While acknowledging that from a social and gender perspective, there had been progress in diversifying the judiciary, he stated that there still remained lack of representation. He cited an example of a picture of five women judges being circulated with the caption "They see five women and all I see is five Brahmins," which indicated a lack of diversity.
"The government is now taking it one step forward to use the judiciary to destroy the constitution and establish a theocracy. The oligarchy controls the bar, not just judiciary. My conclusion is that it would be very dangerous to give this government, whose mission is to overthrow the present republic and establish a Hindu rashtra, any role in judicial appointment," he said.

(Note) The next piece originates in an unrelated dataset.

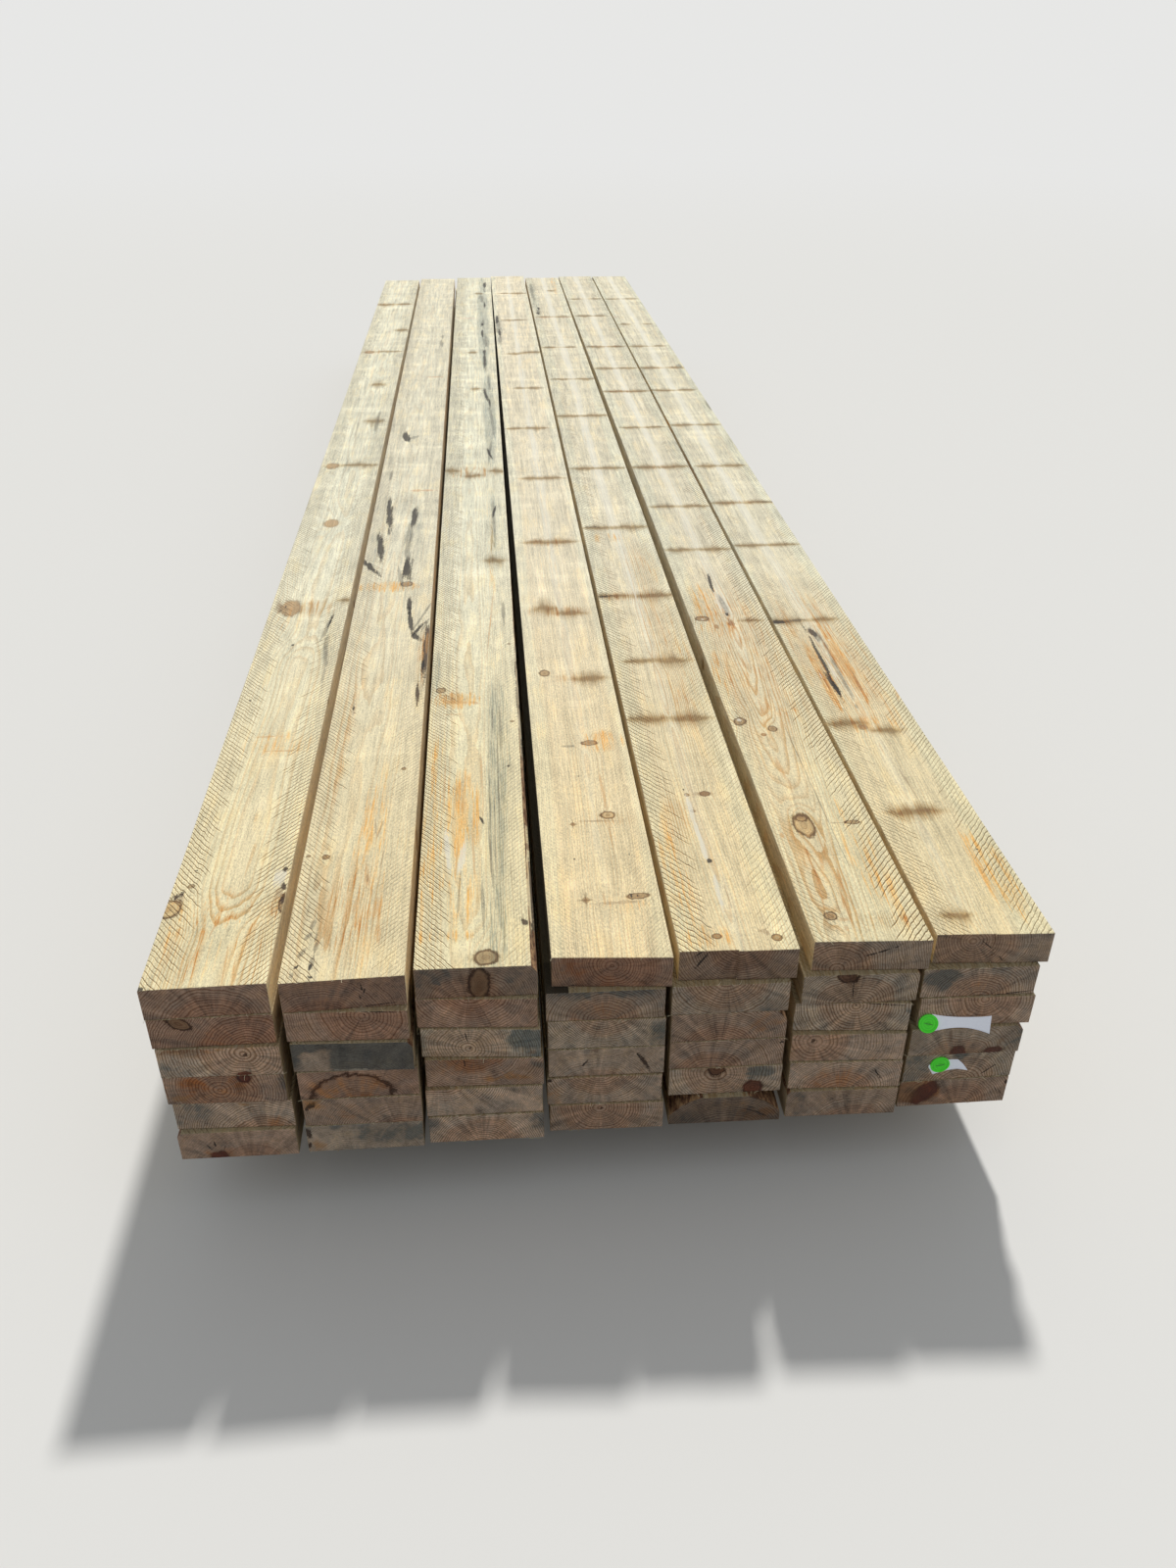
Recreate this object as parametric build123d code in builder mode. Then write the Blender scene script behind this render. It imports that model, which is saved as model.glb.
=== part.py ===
from build123d import *
import os

# Stack of sawn softwood planks, seven wide and six high, on three bearers.
# Millimetres. X runs across the stack, Y along the planks, Z up.
# The labelled ends face -Y, which is called the front.
# The origin is on the ground under the middle of the whole stack.

# Planks
plank_length = 4800.0
plank_width = 150.0
plank_thickness = 47.0

# Bearers: battens on edge with a groove for a strap along the underside
bearer_width = 47.0
bearer_height = 95.0
bearer_inset = 6.0            # from the side of the bottom layer to the bearer's end
bearer_end_distance = 1200.0  # from the planks' nominal end to an outer bearer's middle
groove_width = 15.0
groove_depth = 11.0

# Plastic buttons that pin the paper strips to the plank ends
button_diameter = 26.0
button_base = 1.2             # thickness of the flat base
button_rim_width = 1.6
button_rim_height = 0.9
button_ring_diameter = 17.0
button_ring_width = 1.2
button_ring_height = 0.4
button_well_diameter = 8.0
button_well_depth = 0.6
button_edge_bevel = 0.35

# Paper strips, bare
strip_thickness = 0.4
strip_clearance = 0.3         # from the wood to the back of a strip
upper_strip_length = 75.0
upper_strip_height = 25.0
upper_strip_waist = 15.0      # height at the narrowest place
upper_strip_start = 18.0      # from the left end of the upper label
upper_label_rise = 21.0       # from the joint under its plank up to the label's top edge
lower_label_side = 34.5       # from the plank's left edge to the button's left edge
lower_label_drop = 4.0        # from the plank's top to the button's top edge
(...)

While concluding his address, Dr Gopal said–
"We must protect the collegium system because it's our best hope for now. The collegium must consciously choose and put on the bench those who are committed to protect the constitutional mission against this subversive attack which is taking place. The collegium, to strengthen judiciary, must diversify. Religion, caste, gender, economic class- we want to have a rainbow judiciary, where everyone feels that this is our judiciary."